I read this just as I was on my way out of the office for the day, but paused just a moment to sigh, sit down, grimace, sigh again, and then mark the email as “unread”. I couldn’t handle this at the moment. The facts:
- Mom asked if it would be okay if she brought the press release to the local paper. I said that would be fine, and I meant it.
- Mom didn’t ever ask where my inspiration had stemmed from. Ever. Once, a few months ago, she asked, “You research quantum mechanics, or something like that, right?” She’s read the introduction of my dissertation (far enough to suggest rewordings), knows that I co-host a conference in science education, and IS MY MOTHER. So, I think it isn’t so much to expect that she know I don’t study quantum mechanics as my primary field of research; nor presume my source of inspiration if she doesn’t actually know … Then again, she is my mother.

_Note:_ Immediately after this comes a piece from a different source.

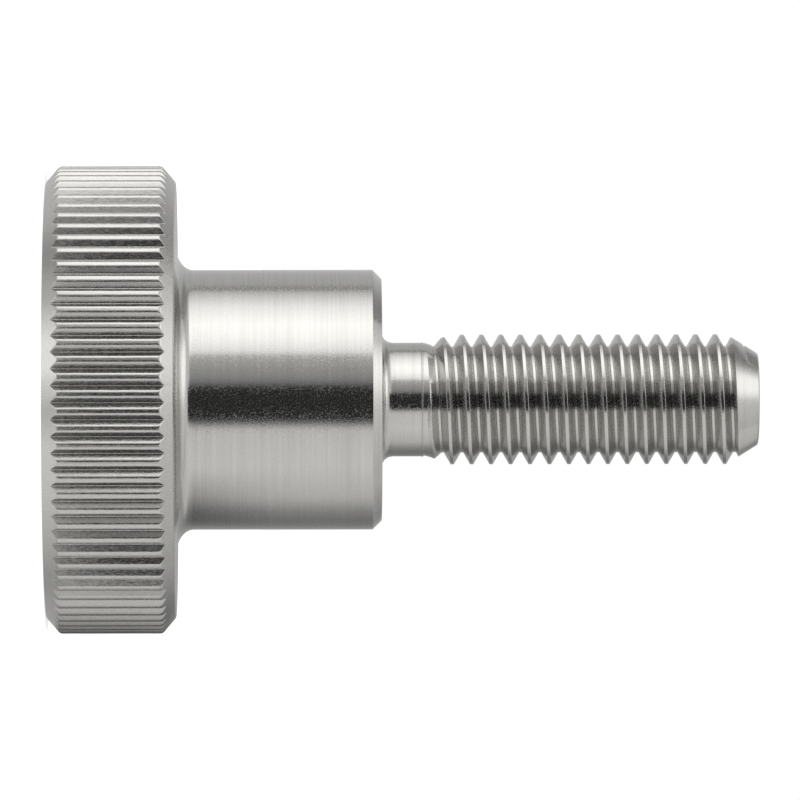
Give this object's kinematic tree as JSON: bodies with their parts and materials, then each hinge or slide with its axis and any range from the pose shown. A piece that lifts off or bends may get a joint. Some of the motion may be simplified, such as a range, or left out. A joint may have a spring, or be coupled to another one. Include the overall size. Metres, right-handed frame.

- When I left high school, I started a program in engineering in college. Later, I switched to physics, and later still went on to graduate school in physics. My pursuit of teaching may have had pollination from many places, but there was not a glimmer of this when I left high school.
- My high school teacher, along with my mother, upon hearing that I was switching graduate programs from physics to education, tried to talk me out of it, telling me it was a bad idea. (My mother contacted the former teacher herself to pull him into the “conversation”.) So, it’s odd now to think that I should attribute an honor in teaching to someone who tried to talk me out of pursuing a program in education.
It took me a full day, but I worked up the strength to compose an email back to the reporter. I said I would be happy to talk to her, but the story she was thinking of writing and the truth of the situation were fairly discrepant. Happy to talk to her, and happy to talk about great experiences in high school, but it isn’t the trajectory that’s painted by my mother. I haven’t heard back.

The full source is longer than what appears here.